The shameful incident 27 September 1864 (detailed below) of men running away from their own comrades of the 17th Illinois Cavalry near Laclede seemed to only involve Linn County men of the 62nd EMM. Likewise, the efforts to control panic in the ranks of the regiment on 4 October seemed to be a Linn County problem.

On 27 September 1864 LTC Hynes and his command of his own 17th Illinois Cavalry and 1st Iowa Cavalry (federalized regular units experienced at fighting bushwhackers) encountered LTC Hamilton DeGraw and 40 men of the 62nd EMM drawn in battle formation five miles from their post at Laclede, Linn County, thinking the approaching Union troops were guerrillas (who also commonly wore Union uniforms at this stage of the war in this region). As LTC Hynes disgustingly reported afterwards, the militiamen broke and ran before one shot was fired and before the approaching Yankees could identify themselves. Hynes refused to give back the flag the 62nd EMM abandoned in their flight and called them "cowardly poltroons." An investigation revealed LTC DeGraw himself ordered the retreat over the disagreement of a number of his subordinate leaders present on the battle line, and that his men only reluctantly obeyed his repeated orders to retreat.

LTC Hynes recommended that the EMM structure take away LTC DeGraw's commission. Evidently, these particular 62nd EMM troops included Company A under the command of Captain Robert W. Holland who had at first refused LTC DeGraw's order to retreat. This account is in "O.R." Series 1, volume 41, Part 3, page 424. At this time Major General Sterling Price was leading 11,000 Rebel soldiers in a long-anticipated invasion of Missouri from Arkansas and was at this time heading north and west toward the Missouri capitol at Jefferson City and in the direction of Linn and Macon Counties. Price had sent staff officers to Missouri earlier that summer that organized the various guerrilla bands and gave them instructions to disrupt Yankee communications and railroad facilities.

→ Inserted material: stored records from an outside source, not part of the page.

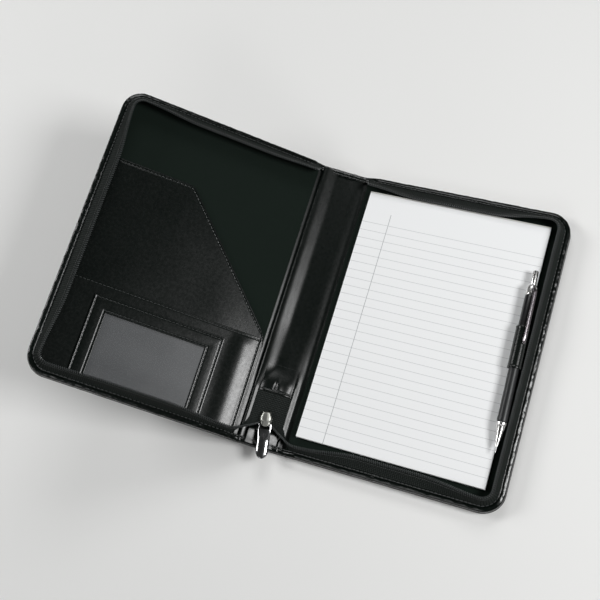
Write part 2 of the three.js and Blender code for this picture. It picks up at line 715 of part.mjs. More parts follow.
// The spine and the front cover run away from the back cover, so their X is turned to the left.
const frontCover = new THREE.Group();
frontCover.add(coverShell('front', FRONT_LEAN), frontPockets());
frontCover.position.z = -HINGE_Z;
const frontFold = new THREE.Group();
frontFold.add(frontCover);
frontFold.position.x = SPINE_W;
frontFold.rotation.y = -FRONT_RISE;

const sliderGroup = slider();
sliderGroup.position.y = -NECK_Y;
const sliderSeat = new THREE.Group();
sliderSeat.add(sliderGroup);
sliderSeat.position.set(SPINE_W / 2, SLIDER_Y + NECK_Y, 0);
sliderSeat.rotation.z = -SLIDER_YAW;
const spine = new THREE.Group();
spine.add(spineParts(), zipTail(), sliderSeat);
spine.position.z = -HINGE_Z;

const spineFold = new THREE.Group();
spineFold.add(spine, frontFold);
spineFold.scale.x = -1;
spineFold.rotation.y = SPINE_RISE;
spineFold.position.set(-COVER_W / 2, 0, HINGE_Z);

const portfolioCase = new THREE.Group();
portfolioCase.add(backCover, pencil, loop, spineFold);

export default portfolioCase;
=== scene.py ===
# The looks of a zip-round portfolio case: leather, cloth, zipper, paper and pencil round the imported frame.
# Lengths in this script are in millimetres until a mesh is made, and points on a cover are (d, y, n): out
# from its hinge line, along it, and up from its outer face. A d below zero runs on over the spine.
import json
import math

import bmesh
import bpy
import numpy as np
from mathutils import Matrix, Vector, noise


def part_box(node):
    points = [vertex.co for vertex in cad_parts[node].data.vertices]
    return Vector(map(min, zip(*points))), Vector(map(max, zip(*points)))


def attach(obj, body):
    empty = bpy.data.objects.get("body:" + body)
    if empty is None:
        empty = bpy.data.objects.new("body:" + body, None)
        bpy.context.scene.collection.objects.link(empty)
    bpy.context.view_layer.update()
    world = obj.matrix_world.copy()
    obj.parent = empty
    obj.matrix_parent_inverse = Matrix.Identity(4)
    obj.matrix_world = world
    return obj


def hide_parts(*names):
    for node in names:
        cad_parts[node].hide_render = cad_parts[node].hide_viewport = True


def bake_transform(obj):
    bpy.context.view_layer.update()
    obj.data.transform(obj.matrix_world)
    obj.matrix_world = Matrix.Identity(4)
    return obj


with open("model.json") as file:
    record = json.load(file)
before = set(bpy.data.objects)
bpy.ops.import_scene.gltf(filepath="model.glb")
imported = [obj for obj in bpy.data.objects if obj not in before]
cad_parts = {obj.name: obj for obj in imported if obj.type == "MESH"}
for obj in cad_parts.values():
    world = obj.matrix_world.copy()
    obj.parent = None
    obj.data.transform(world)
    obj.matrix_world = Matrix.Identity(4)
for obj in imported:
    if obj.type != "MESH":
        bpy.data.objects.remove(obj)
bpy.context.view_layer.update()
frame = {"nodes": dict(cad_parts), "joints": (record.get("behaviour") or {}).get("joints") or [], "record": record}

MM = 0.001

# ---- sizes, from the frame ----

JOINTS = {joint["name"]: joint for joint in frame["joints"]}
MOUNTS = {mount["name"]: mount for mount in frame["record"]["mounts"]}


def node_box(name):
    return [np.array(corner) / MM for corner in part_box(name)]


def node_points(name):
    return np.array([vertex.co for vertex in frame["nodes"][name].data.vertices]) / MM


BACK_HINGE = np.array(JOINTS["spine_fold"]["pos_m"]) / MM
FRONT_HINGE = np.array(JOINTS["front_cover_fold"]["pos_m"]) / MM
SPINE_W = float(np.linalg.norm(FRONT_HINGE - BACK_HINGE))
HINGE_N = float(BACK_HINGE[2])
COVER_W = float(node_box("back_outer_skin")[1][0] - BACK_HINGE[0])
HALF = float(node_box("back_outer_skin")[1][1])
LIP_TOP = float(node_box("back_gusset")[1][2])
LINING_N = float(node_box("back_lining")[1][2])
PANEL_N = float(node_box("pad_pocket")[1][2])
PANEL_INSET = COVER_W - float(node_box("pad_pocket")[1][0] - BACK_HINGE[0])
MID_SPINE = -SPINE_W / 2
CORNER_R = 17
SKIN = 0.9  # the outer leather's thickness
LEATHER_THICK = 0.7  # every leather sheet inside the case
BEND = 5  # the soft hinge bends over this far on either side of its line
Y_AXIS = np.array([0.0, 1.0, 0.0])
Z_AXIS = np.array([0.0, 0.0, 1.0])

TAIL_FOOT, TAIL_TOP = (float(corner[1]) for corner in node_box("zip_tail_tape"))
FLAP_EDGE = float(node_box("zip_tail_flap")[0][1])


# ---- small maths ----

def smooth(x):
    x = np.clip(x, 0, 1)
    return x * x * (3 - 2 * x)


def bump(x, centre, width):
    return np.exp(-((x - centre) / width) ** 2)


def unit(v):
    return v / np.linalg.norm(v, axis=-1, keepdims=True)


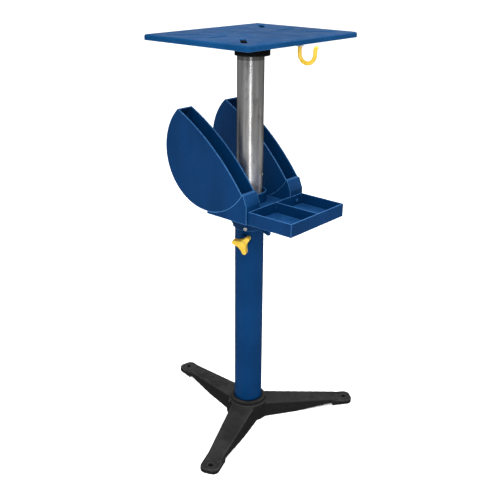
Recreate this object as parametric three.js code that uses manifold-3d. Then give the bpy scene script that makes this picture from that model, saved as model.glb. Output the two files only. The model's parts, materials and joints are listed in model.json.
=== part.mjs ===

Many of these guerrillas were former Confederate soldiers who were only too happy to comply with Price's instructions which, after all, gave them more of an official status than that of renegades and robbers.

In this same reference on page 621 an active Federal officer, Captain Eli J. Crandall commanding elements of his own 38th and 62nd EMM at Brookfield, wrote his superiors October 4 of appealing to EMM officers to attempt to stop widespread panic among their men. He reported that some of these EMM officers refused to take action upon Crandall's order stating that the Rebels would kill them if they caught them in service. Crandall called them "miserable cowards" hiding in their houses. You should keep in mind that at this very time the roaming guerrilla bands were murdering militiamen in Carroll, Ray, and Clay Counties nearby whether they found them in uniform or not. At this time General Price's army was approaching Jefferson City and parts of it were branching out to attack smaller Union army positions, including the garrison at Glasgow, Howard County.

On October 10 in the same reference on page 761 Captain Crandall reported that 200 of 62nd EMM were then stationed at Brookfield nearly all unarmed and he asked permission to arm them. I believe their panic was partly understandable considering they had little means to defend themselves against guerrillas who would readily kill them as they proved in the region repeatedly.

The Linn County men of the 62nd should be forgiven if they showed reluctance and nervousness, for they had good reason. Based on my amateur research, Linn County had a larger percentage of southern men than did Macon County. Between 15 and 22 November, parts of the 62nd probably mostly of Linn County men took part in two skirmishes with Rebels or southern guerrillas while operating in a large sweep across Chariton, Howard, Randolph, and Macon Counties. One or two on each side were killed in these actions. I don't know if your Corporal Slightom was still on active duty during this time (his record is not clear on when his fall 1864 service ended--most EMM ended active service in November or early December 1864) or if he was riding along and witnessed or participated in these actions. I suppose it is possible he was there, but don't bet the farm on it.

According to his record, Corporal Slightom not perform any active duty after fall 1864 and the defeat of Price's great Missouri raid, and therefore performed no active duty at all in 1865.

A Union military troop disposition report on 31 October 1864 in the same reference states that Captain Holland, with one company of the 62nd EMM (probably his own Company A) was stationed at Laclede, Linn County. By this time Major General Sterling Price's Missouri invasion was thoroughly defeated in the Kansas City area and retreating south back to Arkansas along with many of the guerrilla bands.

On 7 November 1864 Captain Crandall with some companies of the 62nd EMM were still on duty in Brookfield with the notation that Crandall was using them to restore order in the area according to "O.R." Series 1, Vol. 41, Part 4, page 480. The last functions of the 62nd EMM I can detect took place between 15 and 22 November according to the "O.R." in which CPT Crandall took parts of the 38th and 62nd EMM on operations in Chariton, Howard, Macon, and Randolph Counties looking for the remnants of the bushwhackers and straggling and renegade Confederate troops left over from Price's invasion. These troops fought two skirmishes in these counties in which one or two on each side was wounded. Evidently, some time after 22 November 1864 elements of 62nd EMM were restored to inactive service since there seemed to be no more need of them in that region of north Missouri. They remained on inactive status until the unit apparatus was dismantled in March 1865.